The genetic variation of life on earth is very nearly infinite. Life will never run out of ways to order and reorder the genetic code. That means that the number of environments life can inhabit is very nearly infinite. Given the 4 billion years since life started on earth, along with the near-infinite genetic possibilities, it’s likely that at least once an organism perfectly suited to thrive on the surface of Mars was born. That organism almost certainly died shortly after birth. That organism would conventionally be described as a failure by Earth life standards. However; if we held all life on Earth to Mars life standards, we would all be considered failed experiments.

When we eventually venture out to Mars to establish colonies, we will have to decide which genetic variants of crops and livestock to bring with us. For the first time in our history we will select for mutants that aren’t the best equipped to survive on earth. It’s an important paradigm shift from trait-based selection to environment-based selection. We will suddenly become less interested in how red this apple is and immensely more interested in what type of environment this organism is best adapted to. For the first time in Earth life’s history the “unsuccessful” mutants will dominate.

The martian surface presents a radically different environment from the one Earth has been selecting for since life began. (NASA/JPL-Caltech/MSSS)
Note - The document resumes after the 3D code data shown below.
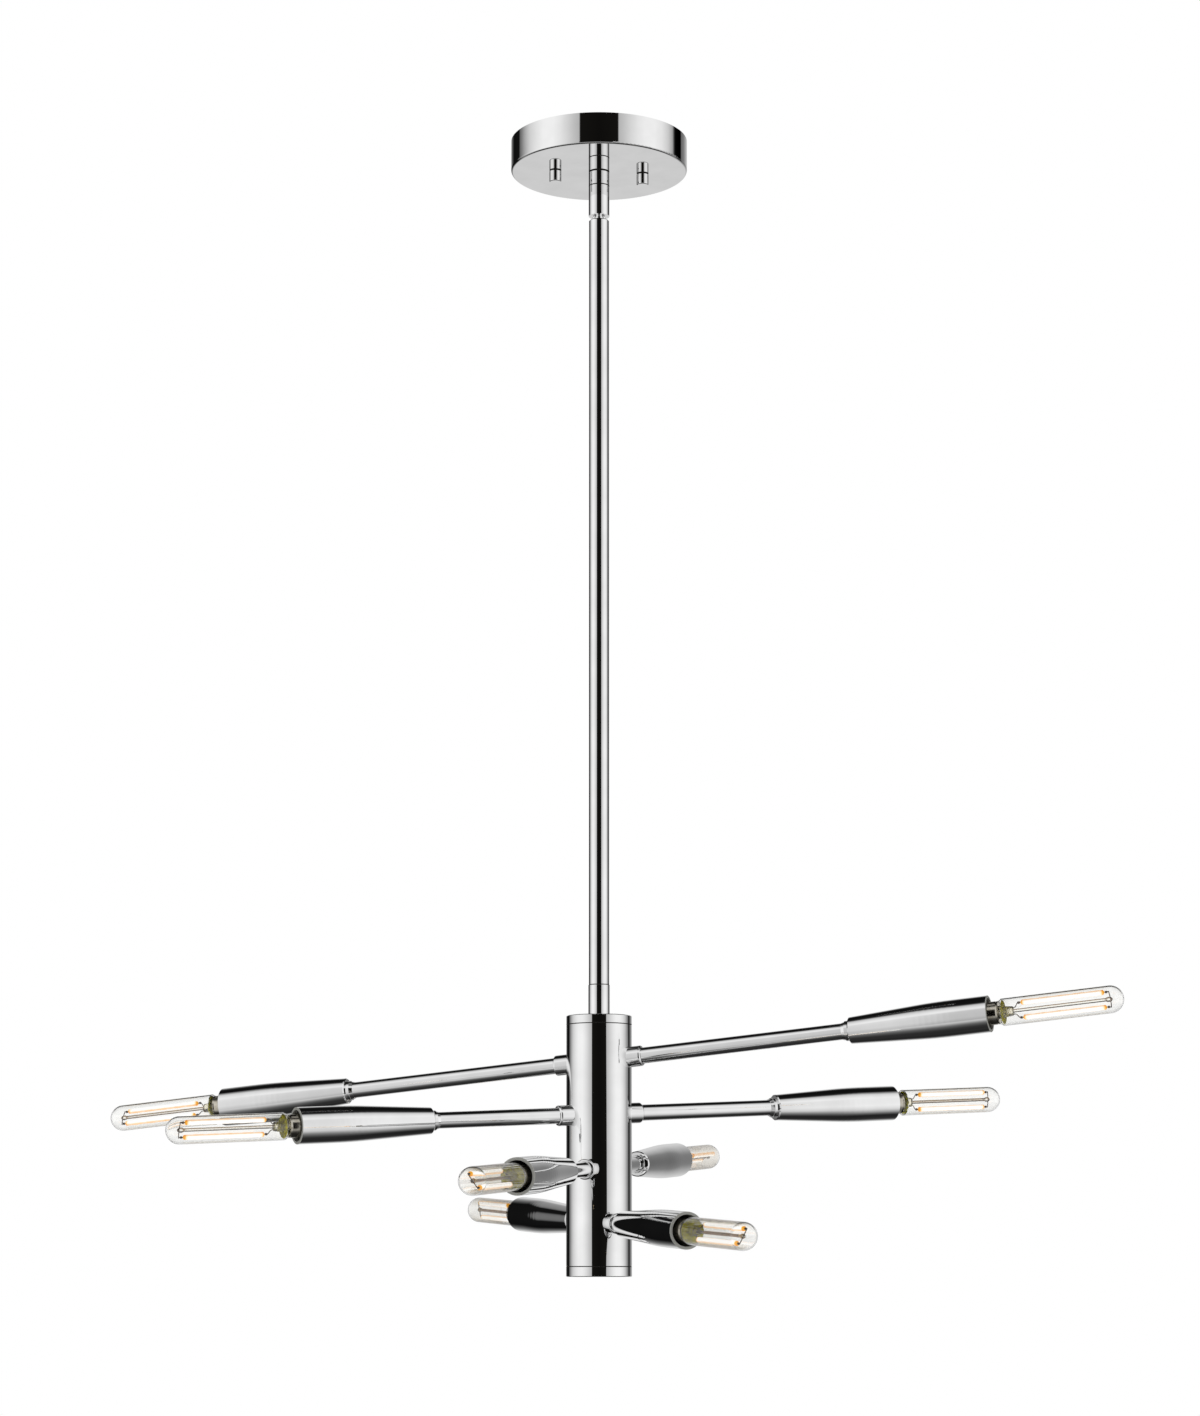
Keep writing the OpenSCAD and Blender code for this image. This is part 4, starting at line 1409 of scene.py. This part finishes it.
    def build_world(self) -> None:
        """The room as light: mirrors see all of it, glass its ceiling, the rest white.

        The height angle is asin(d.z) for a direction d. The room isn't sampled as a
        lamp, because such samples see its plain white and speckle the dark mirrors.
        """
        world = bpy.data.worlds.new("studio_room")
        world.cycles.sampling_method = "NONE"
        bpy.context.scene.world = world
        world.use_nodes = True
        world.node_tree.nodes.clear()
        add = partial(add_node, world.node_tree)
        way = add("TexCoord", out="Generated")
        height = add("Math", (add("SeparateXYZ", (way,), "Z"),), operation="ARCSINE")
        rays = add("LightPath").node.outputs
        glossy, bent = rays["Is Glossy Ray"], rays["Is Transmission Ray"]
        ceiling = tone_over(add, height, self.through_stops, DEGREE)
        glass = add("Mix", {"Factor": bent, "A": WHITE, "B": ceiling}, **COLOURS)
        plain, mirror = (
            add("Background", (light,)) for light in (glass, self.mirrored_room(add, way, height))
        )
        share = add("Math", (glossy, bent), operation="SUBTRACT", use_clamp=True)
        add("OutputWorld", {"Surface": add("MixShader", (share, plain, mirror))})

    def build_floor(self) -> None:
        """A round sheet of pale paper on the floor, well below the hanging lamp."""
        rings = self.floor_radius * np.array([0.0, 1.0, 1.0, 0.4, 0.15, 0.05, 0.02, 0.0])
        sunk = self.floor_thick * np.array([1, 1, 0, 0, 0, 0, 0, 0])
        floor = make_piece(
            "studio_floor", turned(rings, self.floor_height - sunk, 96), [StudioFloor()]
        )
        floor.visible_glossy = False

    def build_lamps(self) -> None:
        """One broad soft lamp high on the left, kept out of the mirrors."""
        data = bpy.data.lights.new("soft_key", "AREA")
        data.shape = "DISK"
        data.size = self.lamp_size
        data.energy = self.lamp_watts
        lamp = bpy.data.objects.new("soft_key", data)
        lamp.location = self.lamp_place
        aim = Vector(self.lamp_aim) - lamp.location
        lamp.rotation_mode = "QUATERNION"
        lamp.rotation_quaternion = aim.to_track_quat("-Z", "Y")
        lamp.visible_glossy = False
        lamp.visible_transmission = False
        bpy.context.scene.collection.objects.link(lamp)

    def build(self) -> None:
        """Sets up camera, room, floor and lamp, and plain colour handling."""
        bpy.context.scene.view_settings.view_transform = "Standard"
        self.build_camera()
        self.build_world()
        self.build_floor()
        self.build_lamps()


def corners(pair: tuple[Vector, Vector]) -> list[list[float]]:
    """Two corners as plain lists of numbers."""
    return [[float(x) for x in corner] for corner in pair]


def main() -> None:
    """Builds the studio and every sub-assembly."""
    logging.basicConfig(level=logging.INFO, format="%(message)s")
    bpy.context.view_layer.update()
    for part in (Studio(), CeilingPlate(), Canopy(), HangingLine(), ArmStack()):
        LOG.info("building %s", type(part).__name__)
        part.build()


if __name__ == "__main__":
    main()
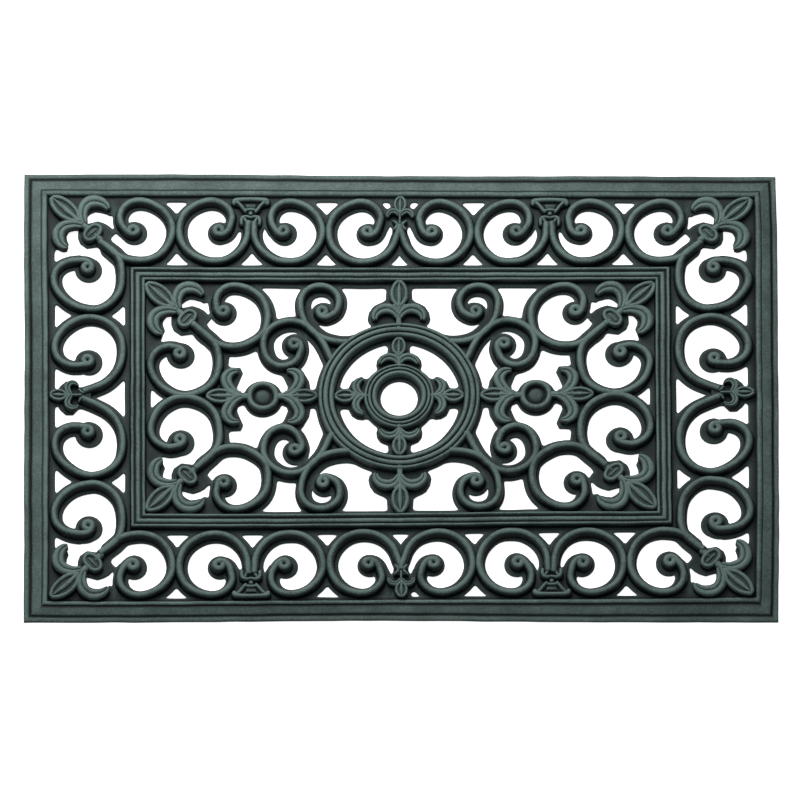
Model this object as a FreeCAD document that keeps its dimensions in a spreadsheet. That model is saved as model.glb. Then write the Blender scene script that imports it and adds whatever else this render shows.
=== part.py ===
import FreeCAD, Part
import Sketcher
import math
import os

V = FreeCAD.Vector
doc = FreeCAD.newDocument("Doormat")

# ---------------------------------------------------------------------------
# Driving sizes, millimetres. One moulded rubber scrollwork mat, lying flat:
# X along its length, Y across it, Z up, origin in the middle of its underside.
# ---------------------------------------------------------------------------
sheet = doc.addObject("Spreadsheet::Sheet", "Dims")
SIZES = [
    ("mat_length", 700.0),        # outside, along X
    ("mat_width", 457.4),         # outside, along Y
    ("web_thickness", 2.0),       # thin web under all of the ornament
    ("lip_height", 1.8),          # outer edge of the bevelled border
    ("groove_depth", 0.6),        # groove between lip and bevel
    ("bevel_start", 2.7),         # lower end of the bevel
    ("bevel_end", 3.9),           # upper end of the bevel
    ("ridge_height", 5.0),        # ridge that closes the bevelled border
    ("border_foot", 22.6),        # outer edge to the inner foot of the ridge
    ("border_web_x", 27.0),       # outer edge to the openings, left and right
    ("border_web_y", 24.6),       # the same, top and bottom
    ("inner_length", 508.6),      # inner frame, outside of its web, along X
    ("inner_width", 272.6),       # the same, along Y
    ("inner_frame_width", 20.6),  # inner frame from web edge to web edge
    ("rib_height", 7.6),          # outer and inner rib of that frame
    ("rib_foot", 4.7),            # its web edge to the foot of the rib
    ("mid_rib_drop", 0.9),        # the middle rib is this much lower
    ("bead_height", 8.8),         # crest of the scroll bars
    ("bead_half", 3.9),           # half width of a scroll bar
    ("bead_shoulder", 5.0),       # height where its round top begins
    ("foot_half", 5.9),           # half width of the web under a scroll bar
    ("volute_radius", 7.0),       # rolled end of a scroll
    ("volute_height", 8.6),
    ("leaf_height", 8.4),         # fleur-de-lis leaves and petals
    ("collar_height", 8.0),
    ("ring_height", 9.3),         # centre medallion
    ("ring_outer", 78.2),         # radii of the medallion ring
    ("ring_inner", 56.6),
    ("hub_outer", 35.2),          # radii of the hub ring
    ("hub_hole", 17.2),
    ("hub_height", 9.1),
    ("boss_radius", 16.4),
    ("grid_step", 0.9344),       # one step of the scroll drawing
]
for i, (alias, value) in enumerate(SIZES, 1):
    sheet.set("A%d" % i, alias)
    sheet.set("B%d" % i, str(value))
    sheet.setAlias("B%d" % i, alias)
doc.recompute()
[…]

Even in the artificial environments of our martian colonies we will find ourselves in vastly different living conditions than we are used to. Our settlements will likely have to be buried under mounds of dry ice and dirt to shield ourselves from the incident solar radiation. The first humans on Mars will probably never go outside. There are likely people on Earth right now that are best suited to thrive in an environment similar to this. Among those first humans that colonize the Red Planet the most successful will be the ones with the lowest biological opportunity cost of living in a martian settlement.

Our idea of what a thoroughly terraformed Mars looks like is often made with the assumption that we will pull much harder on the environment side than on the organism side. We want a Mars where life behaves exactly like it does on Earth. This; however, is an unlikely future reality. Biology is quite a bit more plastic than geology.

The characteristics of our ideal exoplanet are biased by the type of life Earth has historically allowed. (Image:NASA Ames/JPL-Caltech/T. Pyle)

Those who study exoplanets often have to ask themselves: Does this planet sustain life? This question is then followed by another. Could Earth life survive on this planet? The question now becomes too limiting. Earth life is a biased sample. Every time Earth life has produced something not perfectly suited to survive on Earth it is out-competed, out-selected, and removed from the sample. The question we must now ask, when confronted with a new planet or environment, is: could Earth life produce something that could survive there? The difference is profound. We are no longer limited to what Earth has historically allowed, but rather the known limits of biochemistry.

The difference between successful and unsuccessful mutants is not the degree of genetic defectiveness, but the result of an environmental compatibility. The success of an organism depends, quite literally, on where you stand.